— START —

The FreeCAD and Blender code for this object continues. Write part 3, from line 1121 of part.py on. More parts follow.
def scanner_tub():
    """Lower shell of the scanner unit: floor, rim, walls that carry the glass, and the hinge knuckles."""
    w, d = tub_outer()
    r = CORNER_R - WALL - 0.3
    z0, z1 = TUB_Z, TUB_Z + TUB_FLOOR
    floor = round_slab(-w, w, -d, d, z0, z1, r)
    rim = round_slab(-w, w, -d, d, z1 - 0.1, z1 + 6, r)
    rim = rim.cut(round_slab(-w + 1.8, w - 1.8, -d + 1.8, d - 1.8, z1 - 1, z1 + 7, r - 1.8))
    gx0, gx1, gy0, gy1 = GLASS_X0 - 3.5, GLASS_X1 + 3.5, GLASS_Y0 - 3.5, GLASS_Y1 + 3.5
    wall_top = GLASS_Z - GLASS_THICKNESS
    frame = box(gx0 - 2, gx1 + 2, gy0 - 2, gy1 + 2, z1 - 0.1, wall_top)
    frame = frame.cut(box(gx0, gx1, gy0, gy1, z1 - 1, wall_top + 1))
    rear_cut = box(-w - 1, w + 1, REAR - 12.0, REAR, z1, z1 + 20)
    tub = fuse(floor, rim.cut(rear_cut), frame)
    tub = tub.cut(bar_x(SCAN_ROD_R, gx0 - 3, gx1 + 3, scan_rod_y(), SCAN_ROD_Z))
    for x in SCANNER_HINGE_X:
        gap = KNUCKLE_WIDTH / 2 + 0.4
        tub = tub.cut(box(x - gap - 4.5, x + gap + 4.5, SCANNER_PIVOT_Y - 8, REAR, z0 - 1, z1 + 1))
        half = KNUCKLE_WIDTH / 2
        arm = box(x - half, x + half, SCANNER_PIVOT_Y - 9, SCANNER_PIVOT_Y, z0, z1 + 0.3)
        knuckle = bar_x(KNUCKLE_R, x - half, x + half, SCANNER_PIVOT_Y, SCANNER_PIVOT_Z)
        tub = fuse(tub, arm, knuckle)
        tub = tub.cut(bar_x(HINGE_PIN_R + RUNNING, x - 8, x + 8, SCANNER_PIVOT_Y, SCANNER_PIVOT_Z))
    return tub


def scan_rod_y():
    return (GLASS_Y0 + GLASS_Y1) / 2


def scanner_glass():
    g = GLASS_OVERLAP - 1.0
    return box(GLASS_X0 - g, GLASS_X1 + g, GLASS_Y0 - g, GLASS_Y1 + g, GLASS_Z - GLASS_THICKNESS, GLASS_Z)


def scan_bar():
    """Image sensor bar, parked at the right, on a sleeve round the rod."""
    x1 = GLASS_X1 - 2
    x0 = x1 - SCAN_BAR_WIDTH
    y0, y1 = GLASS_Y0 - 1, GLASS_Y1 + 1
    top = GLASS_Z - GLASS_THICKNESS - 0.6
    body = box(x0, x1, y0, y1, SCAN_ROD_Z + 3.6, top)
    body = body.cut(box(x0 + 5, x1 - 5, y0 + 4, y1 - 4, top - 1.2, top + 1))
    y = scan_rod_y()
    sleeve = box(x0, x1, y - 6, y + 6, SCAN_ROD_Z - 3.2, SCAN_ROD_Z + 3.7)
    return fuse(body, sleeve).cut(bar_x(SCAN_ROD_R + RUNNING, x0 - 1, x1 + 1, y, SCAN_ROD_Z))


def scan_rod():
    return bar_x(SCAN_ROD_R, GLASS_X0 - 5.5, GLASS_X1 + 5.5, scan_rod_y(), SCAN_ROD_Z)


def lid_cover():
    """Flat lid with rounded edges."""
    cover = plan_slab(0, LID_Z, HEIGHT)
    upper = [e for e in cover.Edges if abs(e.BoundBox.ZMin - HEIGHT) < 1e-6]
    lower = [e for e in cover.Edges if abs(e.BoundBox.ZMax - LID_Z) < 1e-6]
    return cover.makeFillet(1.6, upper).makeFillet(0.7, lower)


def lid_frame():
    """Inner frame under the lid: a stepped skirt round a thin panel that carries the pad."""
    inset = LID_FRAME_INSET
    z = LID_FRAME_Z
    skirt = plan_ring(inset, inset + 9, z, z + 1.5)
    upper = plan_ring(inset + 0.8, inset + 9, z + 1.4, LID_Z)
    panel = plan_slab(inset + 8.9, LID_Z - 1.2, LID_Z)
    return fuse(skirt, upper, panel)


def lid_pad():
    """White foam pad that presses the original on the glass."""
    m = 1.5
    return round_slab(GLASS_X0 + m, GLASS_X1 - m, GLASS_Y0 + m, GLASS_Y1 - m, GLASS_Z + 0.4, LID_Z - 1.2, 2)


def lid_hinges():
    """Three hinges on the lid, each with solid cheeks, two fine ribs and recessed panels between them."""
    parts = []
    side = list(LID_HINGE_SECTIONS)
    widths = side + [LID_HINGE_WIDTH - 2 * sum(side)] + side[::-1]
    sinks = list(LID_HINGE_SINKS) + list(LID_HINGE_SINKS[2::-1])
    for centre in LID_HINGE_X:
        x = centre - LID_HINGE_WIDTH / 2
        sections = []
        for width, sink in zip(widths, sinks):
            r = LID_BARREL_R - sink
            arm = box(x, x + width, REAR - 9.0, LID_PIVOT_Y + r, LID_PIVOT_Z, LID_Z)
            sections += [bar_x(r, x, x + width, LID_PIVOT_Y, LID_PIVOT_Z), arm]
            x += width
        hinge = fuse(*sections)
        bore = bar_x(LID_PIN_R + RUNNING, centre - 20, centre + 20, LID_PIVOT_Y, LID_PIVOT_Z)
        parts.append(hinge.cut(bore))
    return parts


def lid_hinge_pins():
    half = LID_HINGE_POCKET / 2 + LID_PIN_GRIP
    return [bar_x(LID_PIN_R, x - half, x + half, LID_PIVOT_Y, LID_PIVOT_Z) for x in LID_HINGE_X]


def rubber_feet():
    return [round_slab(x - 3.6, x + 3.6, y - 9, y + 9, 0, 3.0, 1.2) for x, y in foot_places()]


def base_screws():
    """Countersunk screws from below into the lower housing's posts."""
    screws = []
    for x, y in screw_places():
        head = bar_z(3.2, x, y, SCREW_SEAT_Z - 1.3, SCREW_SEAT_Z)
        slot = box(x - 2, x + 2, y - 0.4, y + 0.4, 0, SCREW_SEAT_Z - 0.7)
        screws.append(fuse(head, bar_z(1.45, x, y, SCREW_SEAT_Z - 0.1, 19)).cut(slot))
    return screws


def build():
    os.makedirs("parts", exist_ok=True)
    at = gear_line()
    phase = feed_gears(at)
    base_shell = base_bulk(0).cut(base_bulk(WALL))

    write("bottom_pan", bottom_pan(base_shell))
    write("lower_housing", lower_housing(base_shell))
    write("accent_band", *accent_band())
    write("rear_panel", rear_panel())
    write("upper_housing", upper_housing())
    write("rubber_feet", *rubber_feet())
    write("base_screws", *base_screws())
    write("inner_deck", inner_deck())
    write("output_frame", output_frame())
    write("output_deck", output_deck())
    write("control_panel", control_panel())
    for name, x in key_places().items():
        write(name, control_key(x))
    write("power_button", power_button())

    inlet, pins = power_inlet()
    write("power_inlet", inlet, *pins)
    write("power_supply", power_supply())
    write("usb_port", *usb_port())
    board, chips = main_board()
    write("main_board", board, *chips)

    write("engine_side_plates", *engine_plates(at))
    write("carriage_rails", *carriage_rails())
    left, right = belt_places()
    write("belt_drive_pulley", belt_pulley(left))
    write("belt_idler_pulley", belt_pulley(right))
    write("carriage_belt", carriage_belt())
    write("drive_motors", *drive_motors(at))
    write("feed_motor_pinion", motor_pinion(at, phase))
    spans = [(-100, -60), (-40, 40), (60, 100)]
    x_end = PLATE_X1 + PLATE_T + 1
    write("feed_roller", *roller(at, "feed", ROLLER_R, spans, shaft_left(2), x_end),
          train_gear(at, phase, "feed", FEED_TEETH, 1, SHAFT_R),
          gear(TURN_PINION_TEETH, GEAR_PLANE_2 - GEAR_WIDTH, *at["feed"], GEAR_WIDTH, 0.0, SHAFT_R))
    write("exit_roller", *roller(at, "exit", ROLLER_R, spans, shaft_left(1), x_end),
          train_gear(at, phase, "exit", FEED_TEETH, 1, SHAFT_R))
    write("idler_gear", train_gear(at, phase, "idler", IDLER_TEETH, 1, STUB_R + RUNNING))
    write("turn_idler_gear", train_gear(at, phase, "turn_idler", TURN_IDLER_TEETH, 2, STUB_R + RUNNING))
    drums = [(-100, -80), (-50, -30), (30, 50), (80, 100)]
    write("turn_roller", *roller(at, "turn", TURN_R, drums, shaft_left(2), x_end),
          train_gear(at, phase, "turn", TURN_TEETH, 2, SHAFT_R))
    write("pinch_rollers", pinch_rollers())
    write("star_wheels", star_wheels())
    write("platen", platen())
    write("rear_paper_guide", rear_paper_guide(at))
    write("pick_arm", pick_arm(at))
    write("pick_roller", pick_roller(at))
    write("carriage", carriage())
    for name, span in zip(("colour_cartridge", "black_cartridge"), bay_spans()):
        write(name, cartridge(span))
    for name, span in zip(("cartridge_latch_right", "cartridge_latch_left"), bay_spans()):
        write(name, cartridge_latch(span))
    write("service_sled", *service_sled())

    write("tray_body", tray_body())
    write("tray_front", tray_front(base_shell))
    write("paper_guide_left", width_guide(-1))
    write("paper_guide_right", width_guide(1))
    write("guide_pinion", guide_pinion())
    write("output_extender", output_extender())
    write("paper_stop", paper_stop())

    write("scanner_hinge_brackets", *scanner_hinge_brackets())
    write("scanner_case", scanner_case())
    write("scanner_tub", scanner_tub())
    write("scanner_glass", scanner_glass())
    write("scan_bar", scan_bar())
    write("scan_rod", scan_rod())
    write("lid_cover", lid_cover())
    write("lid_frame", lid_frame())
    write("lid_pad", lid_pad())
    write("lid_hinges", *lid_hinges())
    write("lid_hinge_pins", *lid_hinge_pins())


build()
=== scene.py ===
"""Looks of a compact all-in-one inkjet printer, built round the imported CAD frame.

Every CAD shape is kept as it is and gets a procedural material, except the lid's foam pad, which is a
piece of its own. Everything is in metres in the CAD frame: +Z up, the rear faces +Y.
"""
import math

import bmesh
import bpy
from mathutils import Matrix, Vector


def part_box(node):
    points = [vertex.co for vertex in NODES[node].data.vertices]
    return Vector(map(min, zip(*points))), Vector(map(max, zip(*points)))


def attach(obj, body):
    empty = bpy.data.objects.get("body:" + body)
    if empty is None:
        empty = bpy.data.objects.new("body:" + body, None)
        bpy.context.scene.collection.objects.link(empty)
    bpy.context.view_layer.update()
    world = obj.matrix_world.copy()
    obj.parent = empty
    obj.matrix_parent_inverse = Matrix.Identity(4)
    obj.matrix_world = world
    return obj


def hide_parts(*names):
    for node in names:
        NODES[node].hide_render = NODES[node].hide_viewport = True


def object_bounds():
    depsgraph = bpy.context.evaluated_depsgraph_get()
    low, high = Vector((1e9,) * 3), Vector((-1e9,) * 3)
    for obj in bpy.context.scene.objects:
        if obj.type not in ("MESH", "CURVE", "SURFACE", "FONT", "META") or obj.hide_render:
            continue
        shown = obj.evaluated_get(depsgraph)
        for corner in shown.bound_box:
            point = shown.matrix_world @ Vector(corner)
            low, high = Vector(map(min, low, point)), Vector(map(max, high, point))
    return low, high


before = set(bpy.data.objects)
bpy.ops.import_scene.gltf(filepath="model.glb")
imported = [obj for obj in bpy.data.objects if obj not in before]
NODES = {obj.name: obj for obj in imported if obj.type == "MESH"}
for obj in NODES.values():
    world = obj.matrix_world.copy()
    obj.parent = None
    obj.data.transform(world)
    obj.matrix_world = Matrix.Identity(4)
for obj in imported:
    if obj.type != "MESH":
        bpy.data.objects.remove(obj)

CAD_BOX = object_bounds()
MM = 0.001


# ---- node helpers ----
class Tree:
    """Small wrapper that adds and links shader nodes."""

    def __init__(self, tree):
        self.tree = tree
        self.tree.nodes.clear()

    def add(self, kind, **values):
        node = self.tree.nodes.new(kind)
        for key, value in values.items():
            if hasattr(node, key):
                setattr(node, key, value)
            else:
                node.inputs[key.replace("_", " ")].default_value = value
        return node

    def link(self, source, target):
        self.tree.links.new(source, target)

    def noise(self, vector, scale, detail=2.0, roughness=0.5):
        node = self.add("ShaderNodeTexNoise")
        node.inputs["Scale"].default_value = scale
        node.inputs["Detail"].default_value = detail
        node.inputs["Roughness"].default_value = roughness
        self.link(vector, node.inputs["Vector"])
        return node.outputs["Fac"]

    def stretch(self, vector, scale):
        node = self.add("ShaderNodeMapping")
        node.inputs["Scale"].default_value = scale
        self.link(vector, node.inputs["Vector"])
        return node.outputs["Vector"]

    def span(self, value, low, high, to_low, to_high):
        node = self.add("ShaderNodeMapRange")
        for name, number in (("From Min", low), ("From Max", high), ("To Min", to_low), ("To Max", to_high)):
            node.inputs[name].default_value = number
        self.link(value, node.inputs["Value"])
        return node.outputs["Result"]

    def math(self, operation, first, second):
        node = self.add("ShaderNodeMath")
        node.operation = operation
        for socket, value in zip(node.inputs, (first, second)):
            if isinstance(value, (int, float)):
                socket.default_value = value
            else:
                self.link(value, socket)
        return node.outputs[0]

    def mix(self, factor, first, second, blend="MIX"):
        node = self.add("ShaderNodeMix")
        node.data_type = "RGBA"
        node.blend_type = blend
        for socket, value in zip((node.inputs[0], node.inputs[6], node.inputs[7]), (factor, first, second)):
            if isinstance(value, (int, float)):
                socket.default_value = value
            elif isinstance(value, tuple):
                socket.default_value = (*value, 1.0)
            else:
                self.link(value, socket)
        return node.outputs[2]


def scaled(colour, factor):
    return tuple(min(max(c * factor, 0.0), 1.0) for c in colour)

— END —

WHAT YOU ARE ASKED TO DO
Determine the number of lines in the listing that contain the string "depsgraph". Write that number and nothing else.

ANSWER TO THE PROBLEM
2